What if I actually did operate according to the seasons? What would that look like?
I have enough lived experience as a neurodivergent to know the line between hare-brained ideas and radically good ones isn’t all that distinct. Sometimes it’s a matter of just doing the weird idea.
So I did the weird idea. I redesigned the way I work to reflect the seasons. Each season has a different focus and purpose that reflects what’s happening in nature at that time. Here’s how it plays out:
The first day of my business year begins on September 22, the spring equinox.
Spring is associated with new life, creation, nurture, growth and rebirth. It’s a time to thaw out the old braino. That’s why in spring I focus on things like:
- Creating new connections with people and growing my community
- Nurturing new ideas
- Repurposing or giving new life to old or tired ideas
Summer’s abundance of warmth and light put me at my energetic peak. This is how I use that energy:
- I take on more client work than usual. The long days mean I have more flexibility in how many hours I work without feeling like I’m missing out on life.
- I work from 5AM to around 1PM
- I turn my the ideas I nurtured in spring into realities in the form of new or updated services or content creation.
- After creating new connections in spring, I use summer to build the relationships.
Autumn is when the seeds you’ve sown in spring and summer mature and create abundance.
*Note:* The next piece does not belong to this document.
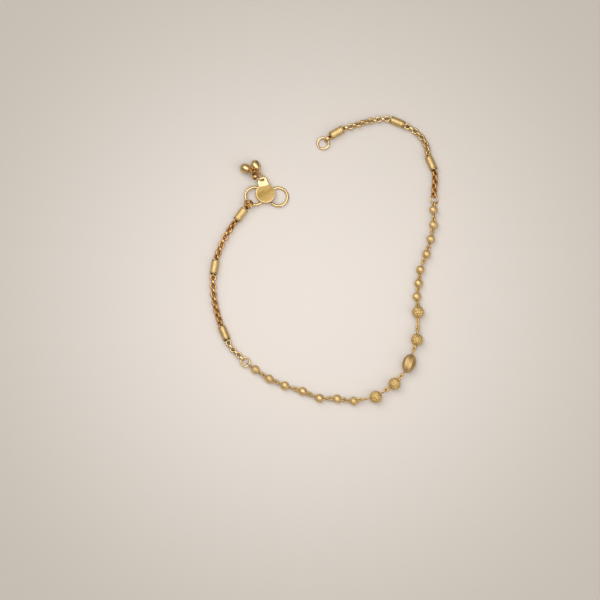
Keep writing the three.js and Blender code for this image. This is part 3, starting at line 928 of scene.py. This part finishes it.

It’s a time to harvest the fruit and collect resources in preparation for winter. In Autumn, I focus on:
- Finishing off my biggest summer projects
- Securing a smaller yet more stable amount of work
- Evaluating how my most productive months went. What went well? What could I have done better? How will I repurpose, repair and regenerate my business through winter?
When the trees lose all their leaves and the flowerbeds are bare, winter can seem like a barren, dead time. If you look under the surface, though, there’s so much going on. Bulbs are putting down their roots, the soil is absorbing nutrients and the world is preparing itself for rebirth.
I hit my energetic and creative lows in winter. The lack of light and the cold air make me just a bit blah. I no longer fight against that. Instead, I see it as a time to absorb nutrients and lay down roots for the coming year. Here’s how:
- I keep highly creative client work to a minimum
- I absorb the nutrients of my learning experiences and achievements through the year
- I spend more time learning new skills and understanding new realities
- I change and shorten my working hours. I start work at around 11AM and finish at 4PM.
So far, this has been the best way I’ve created consistency in my business. It hasn’t always been easy. It hasn’t always been accepted as ‘best practice’. But for me, it is enough. Will I become rich? No. Do I want to become rich? Not in financial terms. Will I be comfortable in measured abundance? Yes.
I take only what I need. I make only what I need. Everything has a recurring, regenerative and repairable value. Nothing and nobody goes to waste.
For me, this is the best way I can live by my philosophy of the Economics of Enough.